San Benito establece el orden que debe observarse en la comunidad (RB, 63). Recomienda que esto se base en el orden de entrada en el monasterio y no en la edad o en las distinciones sociales. Así, “quien llegó al monasterio a la hora segunda, sepa que es más joven que aquel que llegó a la primera hora del día, de cualquier edad o dignidad que sea” (63, 8). Asimismo, san Benito nos recuerda que “absolutamente en ningún lugar la edad debe crear distinciones ni preferencias en el orden, porque Samuel y Daniel, con ser niños, juzgaron a los ancianos” (63,5-6). En este mismo capítulo, además de su mención en el capítulo 4, san Benito reitera que los jóvenes honrarán a los mayores y que los mayores tendrán afecto por los jóvenes. Para ello, recuerda algunas reglas de conducta fraterna que tienen consecuencias en la vida cotidiana: el hecho, por ejemplo, de llamar a los jóvenes “hermano, hermana” o a los ancianos “nonnus, nonna” que, además, dio origen al sustantivo “monja” y que todavía significa “abuelo, abuela” en italiano. El primer término marca un reconocimiento por parte del mayor de que el menor es un hermano en Cristo sin ninguna superioridad paterna o materna. El segundo denota al mismo tiempo respeto cierta familiaridad. Podría interpretarse como “padrecito, madrecita”. Probablemente no sea la expresión adecuada para utilizar hoy en día, pero valdría la pena encontrar un equivalente.
San Benito nos recuerda también algunos modales elementales, como saludarse al encontrarse, tomando la iniciativa el hermano menor. En la Regla, esto se traduce en pedir la bendición de Dios a través del mayor. Del mismo modo, san Benito nos recuerda que un joven debe levantarse cuando pase un mayor y ofrecerle un sitio para sentarse. Todos estos pequeños gestos cotidianos son signos de una actitud más general de respeto, de modo de indicarnos constantemente de que nos honramos unos a otros.

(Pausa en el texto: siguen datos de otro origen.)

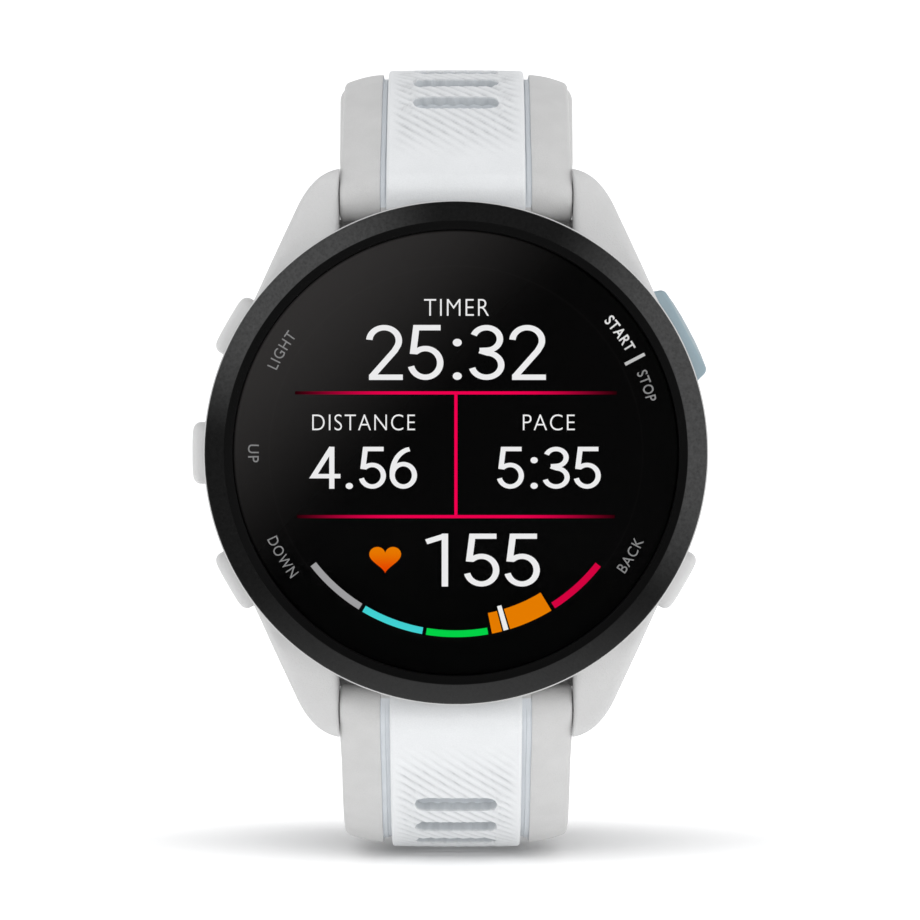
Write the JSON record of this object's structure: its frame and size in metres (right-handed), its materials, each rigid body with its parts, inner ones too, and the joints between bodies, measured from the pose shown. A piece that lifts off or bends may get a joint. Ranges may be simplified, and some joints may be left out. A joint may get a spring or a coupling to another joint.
{
  "type": "gps running watch",
  "caption": "Round sports watch with a dark bezel ring, side buttons, a back sensor window, and an open slotted silicone strap on quick-release spring bars with a buckle.",
  "frame": {"origin": "centre of the flat crown of the sensor window on the case back, where the watch rests on the wrist", "axes": "+Y points from the case into the wrist, so the display faces -Y; +Z points to 12 o'clock; +X points to 3 o'clock"},
  "size_m": [0.0446, 0.0812, 0.0713],
  "materials": {
    "case_polymer": "fine grained fibre-reinforced polymer, light warm gray",
    "bezel_metal": "dark anodised ring, fine leather-like grain with a smooth inner chamfer",
    "lens_glass": "chemically strengthened, glossy",
    "gasket": "matte",
    "display": "black active-matrix panel",
    "frame_plastic": "moulded",
    "flex": "polyimide film",
    "board": "solder mask",
    "shield_metal": "tin-plated",
    "chip": "moulded package",
    "antenna": "plated trace",
    "battery_foil": "laminate foil",
    "foam": "closed-cell foam",
    "screw_steel": "passivated",
    "buzzer_brass": "satin",
    "switch_plastic": "moulded",
    "cover_plastic": "fine texture",
    "sensor_glass": "dark, polished",
    "board_black": "black solder mask",
    "led": "clear encapsulant",
    "barrier_black": "light-blocking",
    "contact_gold": "gold-plated",
    "button_gray": "satin, light gray",
    "button_blue": "satin, blue-gray",
    "stem_steel": "ground",
    "seal_rubber": "lubricated",
    "strap_silicone": "matte light gray silicone",
    "inlay_silicone": "matte white silicone with diagonal ridges",
    "bar_steel": "ground",
    "buckle_steel": "fine brushed"
  },
  "bodies": {
    "case": {"mid_case": "case_polymer", "bezel": "bezel_metal", "lens": "lens_glass", "lens_gasket": "gasket", "display_panel": "display", "display_frame": "frame_plastic", "display_flex": "flex", "main_board": "board", "shield_cans": "shield_metal", "board_chips": "chip", "gps_antenna": "antenna", "barometer": "shield_metal", "battery": "battery_foil", "battery_pad": "foam", "chassis": "frame_plastic", "chassis_screws": "screw_steel", "vibration_motor": "shield_metal", "buzzer": "buzzer_brass", "button_switches": "switch_plastic", "case_gasket": "gasket", "back_cover": "cover_plastic", "back_screws": "screw_steel", "sensor_window": "sensor_glass", "sensor_board": "board_black", "sensor_leds": "led", "sensor_barrier": "barrier_black", "charge_insert": "cover_plastic", "charge_contacts": "contact_gold"},
    "button_light": {"cap_light": "button_gray", "stem_light": "stem_steel", "seal_light": "seal_rubber"},
    "button_up": {"cap_up": "button_gray", "stem_up": "stem_steel", "seal_up": "seal_rubber"},
    "button_down": {"cap_down": "button_gray", "stem_down": "stem_steel", "seal_down": "seal_rubber"},
    "button_back": {"cap_back": "button_gray", "stem_back": "stem_steel", "seal_back": "seal_rubber"},
    "button_start": {"cap_start": "button_blue", "stem_start": "stem_steel", "seal_start": "seal_rubber"},
    "upper_half": {"strap_upper": "strap_silicone", "inlay_upper": "inlay_silicone", "bar_upper": "bar_steel", "keeper_fixed": "strap_silicone"},
    "upper_release": {"release_upper": "bar_steel"},
    "lower_half": {"strap_lower": "strap_silicone", "inlay_lower": "inlay_silicone", "bar_lower": "bar_steel"},
    "lower_release": {"release_lower": "bar_steel"},
    "buckle": {"buckle_frame": "buckle_steel", "buckle_bar": "bar_steel"},
    "tongue_body": {"tongue": "buckle_steel"},
    "keeper": {"keeper_sliding": "strap_silicone"}
  },
  "joints": [
    {"name": "light_press", "type": "slide", "parent": "case", "child": "button_light", "axis": [0.866, 0, -0.5], "range_m": [0, 0.0005], "stiffness_N_per_m": 1500, "springref_m": -0.0003},
    {"name": "up_press", "type": "slide", "parent": "case", "child": "button_up", "axis": [1, 0, 0], "range_m": [0, 0.0005], "stiffness_N_per_m": 1500, "springref_m": -0.0003},
    {"name": "down_press", "type": "slide", "parent": "case", "child": "button_down", "axis": [0.866, 0, 0.5], "range_m": [0, 0.0005], "stiffness_N_per_m": 1500, "springref_m": -0.0003},
    {"name": "back_press", "type": "slide", "parent": "case", "child": "button_back", "axis": [-0.866, 0, 0.5], "range_m": [0, 0.0005], "stiffness_N_per_m": 1500, "springref_m": -0.0003},
    {"name": "start_press", "type": "slide", "parent": "case", "child": "button_start", "axis": [-0.8788, 0, -0.4772], "range_m": [0, 0.0005], "stiffness_N_per_m": 1500, "springref_m": -0.0003},
    {"name": "upper_strap_hinge", "type": "hinge", "parent": "case", "child": "upper_half", "pos_m": [0, -0.0042, 0.0226], "axis": [1, 0, 0], "range_deg": [-3, 60]},
    {"name": "lower_strap_hinge", "type": "hinge", "parent": "case", "child": "lower_half", "pos_m": [0, -0.0042, -0.0226], "axis": [-1, 0, 0], "range_deg": [-3, 60]},
    {"name": "upper_release_slide", "type": "slide", "parent": "upper_half", "child": "upper_release", "axis": [-1, 0, 0], "range_m": [0, 0.0012], "stiffness_N_per_m": 300, "springref_m": -0.0006},
    {"name": "lower_release_slide", "type": "slide", "parent": "lower_half", "child": "lower_release", "axis": [-1, 0, 0], "range_m": [0, 0.0012], "stiffness_N_per_m": 300, "springref_m": -0.0006},
    {"name": "buckle_hinge", "type": "hinge", "parent": "upper_half", "child": "buckle", "pos_m": [0, 0.05467, 0.02044], "axis": [1, 0, 0], "range_deg": [-35, 35]},
    {"name": "tongue_hinge", "type": "hinge", "parent": "buckle", "child": "tongue_body", "pos_m": [0, 0.05467, 0.02044], "axis": [1, 0, 0], "range_deg": [0, 80]},
    {"name": "keeper_slide", "type": "hinge", "parent": "upper_half", "child": "keeper", "pos_m": [0, 0.03005, -0.00302], "axis": [-1, 0, 0], "range_deg": [-3.6, 3.3]}
  ]
}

En las sociedades occidentales, en las que los mayores suelen estar reunidos en casas especializadas, el ejemplo de los monasterios en los que conviven distintas generaciones puede ser un buen testimonio; siempre y cuando los mayores, que son mayoría en algunas comunidades del mundo occidental, se cuiden de la tentación de poner a su servicio a los jóvenes, que son muy pocos o, a veces, ¡se reducen a uno! Más aún si se trata de monjes o monjas jóvenes que se trasladan del extranjero con esta intención no declarada. Por otra parte, san Benito insiste mucho en que dos miembros de una misma familia (a menudo uno de ellos más joven) no deben defenderse por el escándalo y el desequilibrio que esto puede provocar dentro del grupo. También exige que los más jóvenes y los más mayores -por su mayor fragilidad- no sean tomados por los demás de forma desordenada, como para desahogarse.
En definitiva, la Regla benedictina, según su autor, fue escrita como se ha dicho, para principiantes. Tanto es así que, en el monasterio, todos deben preocuparse por mantener un corazón joven, deseoso de avanzar por el camino del mandamiento del amor para que, con el estímulo mutuo, el corazón de cada uno se expanda y todos corran con alegría hacia la meta que no es otra que la unión con Dios. Esta meta garantiza a cada uno el dinamismo de vivir en la novedad y la creatividad de Dios. En este asunto, la edad tiene un papel extraordinariamente pequeño.